Campus Life

Column: Local tourism industry sees quick rebound after Great Recession

Dr. Rick Harper serves as associate vice president for research and economic opportunity at the University of West Florida in Pensacola. He directs the University’s Center for Research and Economic Opportunity.

By RICK HARPER | rharper@uwf.edu

Leisure and hospitality has been the fastest growing sector in the Pensacola economy for the last several years. This can be seen both in employment growth and in increased retail sales.

From the time the post-Great Recession job market began to expand in January 2010 until it took a breather in August of 2015, our two-county metro area added 10,300 jobs in sectors other than leisure and hospitality, for a cumulative increase over 5 ½ years of 7.6 percent. Leisure and hospitality accounted for another 5,300 net new jobs over that same period, thus accounting for just over one-third of total job growth in our metro. Leisure and hospitality sector jobs expanded by a cumulative 30.5 percent, or four times the rate of other sectors in the local economy.

The quick recovery of our leisure and hospitality sector was completely predictable. After all, the health of businesses that serve our tourist trade is driven not so much by local conditions as it is by the financial health of our visitors, and their ability to enjoy a weekend or week on our beautiful beaches. The real estate boom and bust hit our state harder than other states and left Florida homeowners underwater on their mortgages, destroying wealth and bankrupting many. Because non-Floridians tended to be financially healthier than locals, spending in the visitor sector picked up first.

New visitor spending by out-of-town visitors as the recovery began drove local job growth and payrolls. This was certainly true in Pensacola for the first months of 2010. After a strong initial start to the year, the 2010 Deepwater Horizon oil spill dampened visitation and replaced visitor spending with remediation spending during the summer of 2010. After the well was capped and the remediation workers largely gone, spending and employment were slow until 2012.

Retail sales in tourism also outpaced sales in other sectors. The chart below shows retail sales growth for the nation (blue), and for Pensacola in tourism (red) and non-tourism (gray), with the annual average of 2000 set to be 100 percent. While the data are seasonally adjusted so that average July peaks and January troughs over the 15 years are taken out, it is plain to see that the seasonal pattern has changed over time, with recent years showing sharper summer peaks, as well as higher overall levels, than in previous years. Tourism is becoming a more important driver of total retail sales, and has grown more quickly than sales in non-tourism categories.

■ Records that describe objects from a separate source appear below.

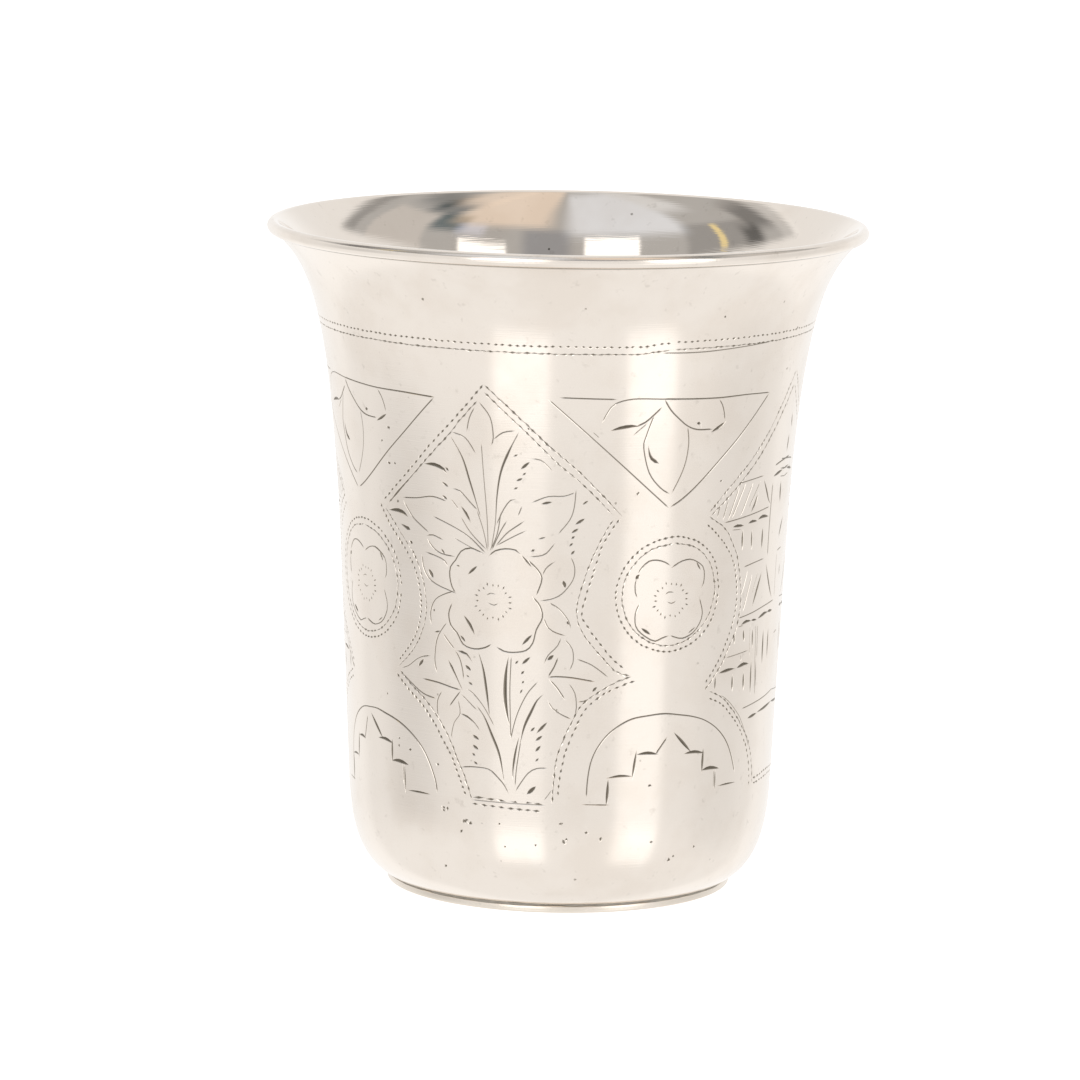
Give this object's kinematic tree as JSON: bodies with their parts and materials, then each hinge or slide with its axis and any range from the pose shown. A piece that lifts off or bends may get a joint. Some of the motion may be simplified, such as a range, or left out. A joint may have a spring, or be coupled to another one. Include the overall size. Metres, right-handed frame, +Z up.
{
  "type": "beaker",
  "caption": "Silver beaker with a flared mouth, rounded lip and low foot ring, engraved with panels of flowers and houses.",
  "frame": {"origin": "centre of the circle that the foot ring stands on, at the bottom of the part", "axes": "+Z up along the axis of the cup, -Y towards the front as pictured"},
  "size_m": [0.072, 0.072, 0.08],
  "materials": {
    "engraved_silver": "old polished silver, warm tone, dark tarnish in the engraved lines",
    "ring_silver": "old silver, a little duller than the cup, dark along the solder line"
  },
  "bodies": {
    "root": {"beaker_body": "engraved_silver", "foot_ring": "ring_silver"}
  },
  "joints": []
}
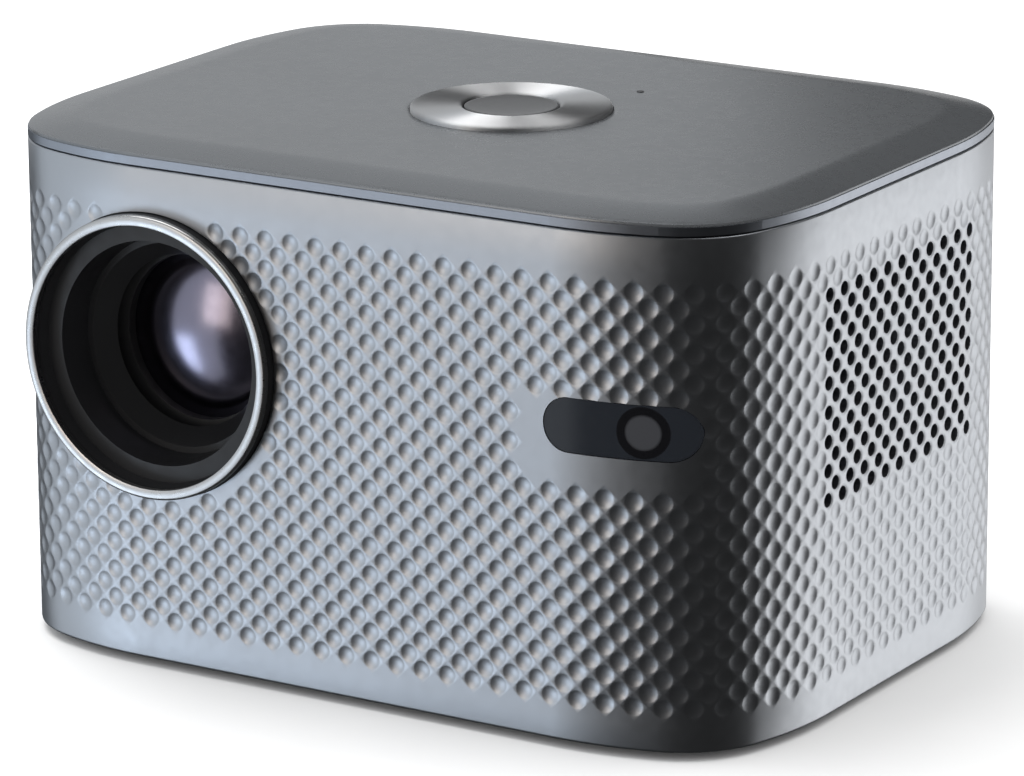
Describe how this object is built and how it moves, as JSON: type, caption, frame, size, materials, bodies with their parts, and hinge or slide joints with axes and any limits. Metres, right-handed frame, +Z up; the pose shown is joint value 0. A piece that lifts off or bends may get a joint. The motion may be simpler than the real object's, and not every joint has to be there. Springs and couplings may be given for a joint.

The period following hurricanes Ivan (September 2004) and Dennis (July 2005) drove non-tourism retail spending as much as 30 percent higher, as people replaced cars, trucks, appliances, carpets and homes. Tourism spending fell because of destruction of lodging inventory and did not recover until after the Recession and oil spill. Non-tourism spending fell for four straight years as hurricane repair waned, and is still below the peaks it reached more than a decade ago.

HarperChart
This trend is likely to continue. Summer 2016 will be a banner season due to a possible shift in preferences among vacationers for domestic locations with unrest in Europe and elsewhere, along with continued low gas prices. Cheaper gas increases tourism primarily by giving our vacationers an increase in income to be spent on discretionary items, but also by making that one- or two-tank drive itself cheaper.

The downside of leisure and hospitality as the major jobs driver is that these jobs tend to occupy the lower rungs of the job ladder. While the problems of job growth are far preferable to the problems of job stagnation, median household incomes in tourist metro areas are lower than in areas that successfully grow high-skill jobs. Federal statistics show that median household income in Florida in 2014 (the most recent data available) was 14 percent lower than in 2006, in inflation-adjusted terms. For the nation, the drop over the same period was 5.2 percent. In Pensacola, and Florida more generally, our issue is not job quantity; it is job quality.